I wouldn't be shocked to discover that the custodian banks raped Oklahoma on F/X transactions. Why do I say this? Because I know senior F/X traders/salespeople who tell me it's too easy to screw clients over, and many corporate and institutional clients are getting raped on F/X transactions because this activity remains unregulated by regulatory authorities. That's why F/X has consistently been one of the most profitable activities at banks. Basically, it's the Wild West, and clients are at the mercy of unscrupulous banks.
Ask Ray Dalio at Bridgewater if he trusts the banks when it comes to F/X transactions. Bridgewater and other elite global macro hedge funds have operational procedures in place to ensure that nobody is screwing them over. Admittedly, they trade huge volume, so banks give them preferred client status, but this should be the case with everyone, not just elite funds.
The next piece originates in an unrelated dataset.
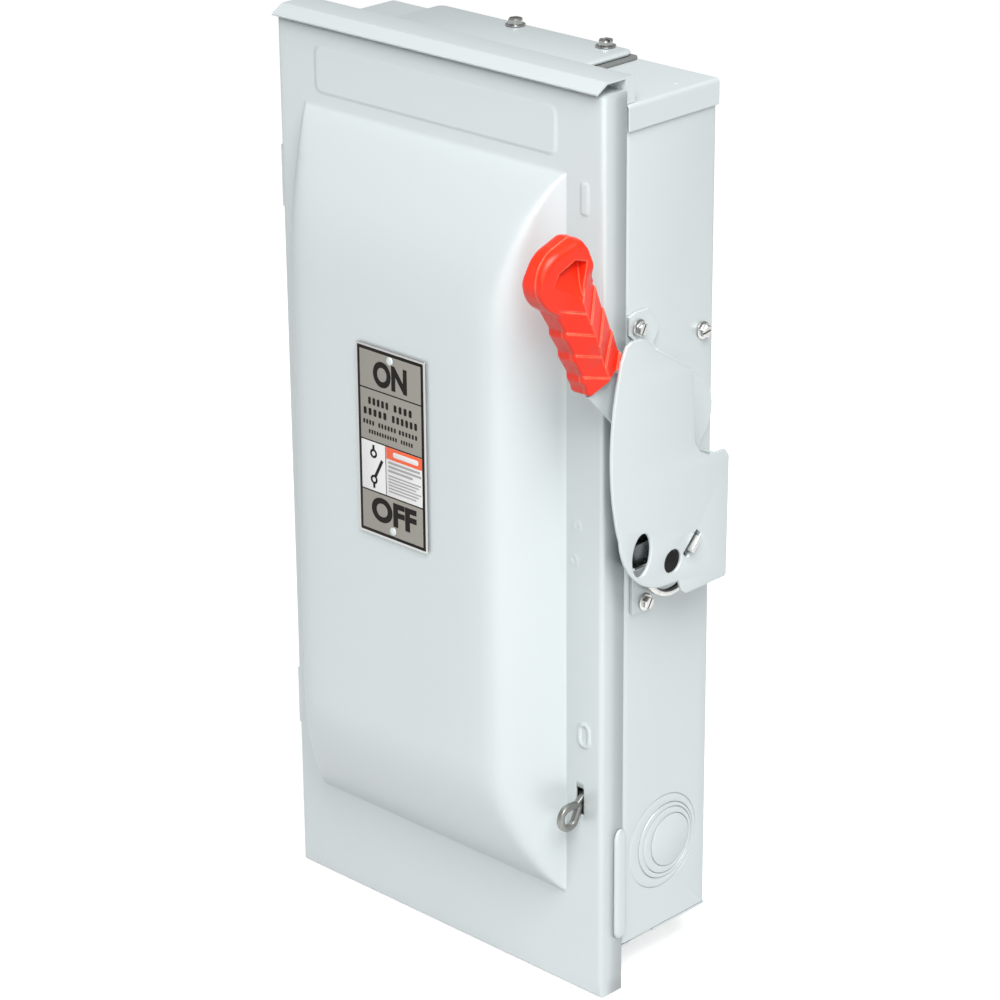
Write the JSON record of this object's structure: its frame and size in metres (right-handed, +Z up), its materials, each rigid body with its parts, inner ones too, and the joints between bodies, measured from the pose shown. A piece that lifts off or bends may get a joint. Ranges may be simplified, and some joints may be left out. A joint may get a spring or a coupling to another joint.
{
  "type": "ac disconnect switch box",
  "caption": "Wall-mounted steel disconnect switch box with a domed hinged door, drip hood, side lever handle in a guard, and knife-blade switch inside.",
  "frame": {"origin": "centre of the enclosure's back face, on the wall", "axes": "+Y into the wall, +Z up, +X to the right as seen from the front"},
  "size_m": [0.3053, 0.172, 0.5927],
  "materials": {
    "grey_enamel": "light cool grey baked enamel, satin, very fine orange peel",
    "zinc_plated_steel": "bright zinc-plated steel",
    "die_cast_zinc": "matt die-cast zinc, warm grey",
    "red_plastic": "red-orange moulded plastic, satin",
    "black_moulding": "black thermoset moulding",
    "fibre_shield": "grey insulating sheet",
    "gasket_rubber": "dark grey closed-cell rubber",
    "label_metal": "printed aluminium plate with black borders",
    "aluminium": "tin-plated aluminium",
    "copper": "bare copper"
  },
  "bodies": {
    "enclosure": {"base_screw_lower": "zinc_plated_steel", "base_screw_rear": "zinc_plated_steel", "base_screw_upper": "zinc_plated_steel", "bottom_endwall": "grey_enamel", "door_guard_bead": "grey_enamel", "drip_hood": "grey_enamel", "enclosure_body": "grey_enamel", "ground_bar": "aluminium", "handle_guard": "grey_enamel", "hinge_lower_box_leaf": "grey_enamel", "hinge_upper_box_leaf": "grey_enamel", "hub_cover_plate": "grey_enamel", "hub_gasket": "gasket_rubber", "hub_screw_left": "zinc_plated_steel", "hub_screw_right": "zinc_plated_steel", "knockout_ring_1": "grey_enamel", "knockout_ring_2": "grey_enamel", "knockout_ring_3": "grey_enamel", "knockout_ring_4": "grey_enamel", "line_screw_1": "zinc_plated_steel", "line_screw_2": "zinc_plated_steel", "line_screw_3": "zinc_plated_steel", "line_shield": "fibre_shield", "line_terminal_1": "aluminium", "line_terminal_2": "aluminium", "line_terminal_3": "aluminium", "load_screw_1": "zinc_plated_steel", "load_screw_2": "zinc_plated_steel", "load_screw_3": "zinc_plated_steel", "load_terminal_1": "aluminium", "load_terminal_2": "aluminium", "load_terminal_3": "aluminium", "mechanism_base_plate": "grey_enamel", "mechanism_frame": "zinc_plated_steel", "padlock_plate": "zinc_plated_steel", "switch_base": "black_moulding", "toggle_spring": "zinc_plated_steel", "top_endwall": "grey_enamel"},
    "door": {"door_shell": "grey_enamel", "nameplate": "label_metal", "nameplate_rivet_top": "zinc_plated_steel", "nameplate_rivet_bottom": "zinc_plated_steel", "hinge_upper_door_leaf": "grey_enamel", "hinge_lower_door_leaf": "grey_enamel", "latch_bracket": "zinc_plated_steel"},
    "latch": {"latch_ring": "die_cast_zinc"},
    "handle": {"handle_shaft": "zinc_plated_steel", "handle_lever": "grey_enamel", "grip_outer_half": "red_plastic", "grip_inner_half": "red_plastic", "grip_screw_upper": "zinc_plated_steel", "grip_screw_lower": "zinc_plated_steel"},
    "link": {"drive_link": "zinc_plated_steel"},
    "rotor": {"rotor_shaft": "zinc_plated_steel", "rotor_crossbar": "black_moulding", "blade_1": "copper", "blade_2": "copper", "blade_3": "copper"},
    "interlock": {"interlock_tab": "zinc_plated_steel"}
  },
  "joints": [
    {"name": "door_swing", "type": "hinge", "parent": "enclosure", "child": "door", "pos_m": [-0.1395, -0.08, 0], "axis": [0, 0, -1], "range_deg": [0, 120]},
    {"name": "handle_turn", "type": "hinge", "parent": "enclosure", "child": "handle", "pos_m": [0.1495, -0.05, 0.0475], "axis": [1, 0, 0], "range_deg": [0, 110]},
    {"name": "rotor_turn", "type": "hinge", "parent": "enclosure", "child": "rotor", "pos_m": [0, -0.054, 0.11], "axis": [1, 0, 0], "range_deg": [0, 110]},
    {"name": "link_swing", "type": "hinge", "parent": "handle", "child": "link", "pos_m": [0.105, -0.036, 0.0475], "axis": [1, 0, 0], "range_deg": [-110, 0]},
    {"name": "latch_turn", "type": "hinge", "parent": "door", "child": "latch", "pos_m": [0.118, -0.092, -0.165], "axis": [-1, 0, 0], "range_deg": [0, 25], "stiffness_Nm_per_rad": 0.02, "springref_deg": -17.19},
    {"name": "interlock_slide", "type": "slide", "parent": "enclosure", "child": "interlock", "axis": [0, -0.7001, -0.7141], "range_m": [0, 0.0025], "stiffness_N_per_m": 60, "springref_m": -0.003}
  ],
  "couplings": [
    {"joint": "rotor_turn", "follows": "handle_turn", "ratio": 1},
    {"joint": "link_swing", "follows": "handle_turn", "ratio": -1}
  ]
}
Let me end my comment by emphasizing that there is a duty to to scrutinize investments to ensure they are invested ethically and legally. That's why I blasted the Auditor General of Canada and that sham Special Examination of PSPIB earlier this week. There was no mention of Diane Urquhart's excellent analysis of PSP's 2008 annual results on my blog which exposed significant risk management gaps that led to huge losses during that fiscal year.
The entire Special Examination is a rubber stamp approval of PSP's entire operations without critically examining serious governance gaps in that organization. Canadian taxpayers deserve better than a political sham job and our Auditor General should publicly apologize for producing such a superficial report that basically proves my point, namely, when it comes to pension governance, our regulatory authorities and government bureaucrats don't have a clue of what they're talking about or worse still, they're covering up malfeasance, gross incompetence and possible fraud for political reasons. They should be ashamed of themselves and can learn a lot from their counterparts down south.